O presidente da ASMIP chama ainda a atenção para a classe média, um pouco esquecida no programa para a habitação do PS. Como frisa, esse segmento populacional "não será particularmente beneficiado, nomeadamente ao nível dos impostos". O problema começa logo no momento da aquisição de casa com o pagamento do IMT, a que se soma anualmente o IMI. "Aos preços a que as habitações estão, o IMI pode constituir uma verdadeira renda para boa parte das famílias. Mesmo com a taxa mínima, um imóvel avaliado em 200 mil euros, no Porto, suporta um IMI de 54€euros mensais", aponta.

Também Paulo Caiado, presidente da Associação dos Profissionais e Empresas de Mediação Imobiliária de Portugal (APEMIP), lembra a necessidade de dinamizar o mercado de arrendamento para as famílias da classe média, sendo que o programa de rendas acessíveis do PS é "um primeiro passo", mas "que ainda se afigura aquém das necessidades atuais".

Paulo Caiado lembra a necessidade "muito urgente da publicação da legislação base do setor", que contempla maiores responsabilidades para as empresas de mediação, e um maior escrutínio e preparação de todos os seus operadores.
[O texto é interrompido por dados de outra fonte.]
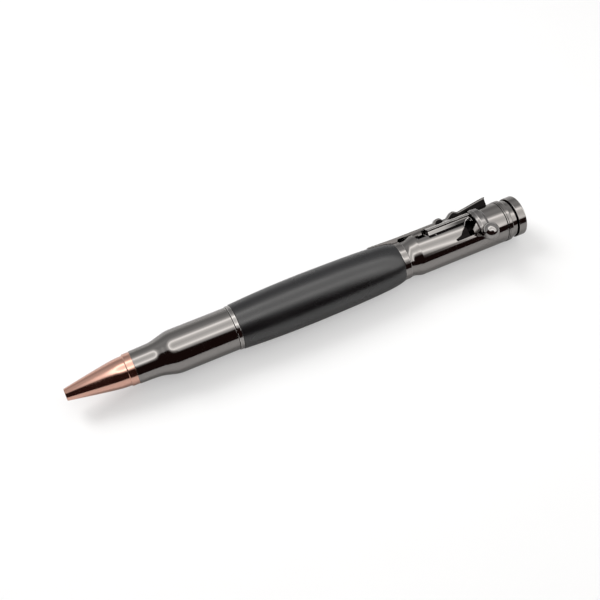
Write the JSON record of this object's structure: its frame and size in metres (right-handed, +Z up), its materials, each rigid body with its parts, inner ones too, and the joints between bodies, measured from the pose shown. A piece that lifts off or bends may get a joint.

São "medidas que, numa altura em que cada vez mais as mediadoras constatam grande aumento do recurso aos seus serviços, terão grande impacto na segurança e transparência" dos negócios.

Apesar de identificarem um conjunto de lacunas no programa do PS no que toca à habitação, estes três agentes do setor reúnem-se a uma só voz na defesa do que está já previsto implementar até 2026. A disponibilização, através das verbas do PRR, de 26 mil fogos para responder às situações de maior carência habitacional, e 6800 fogos a custo acessível é aplaudida por todos.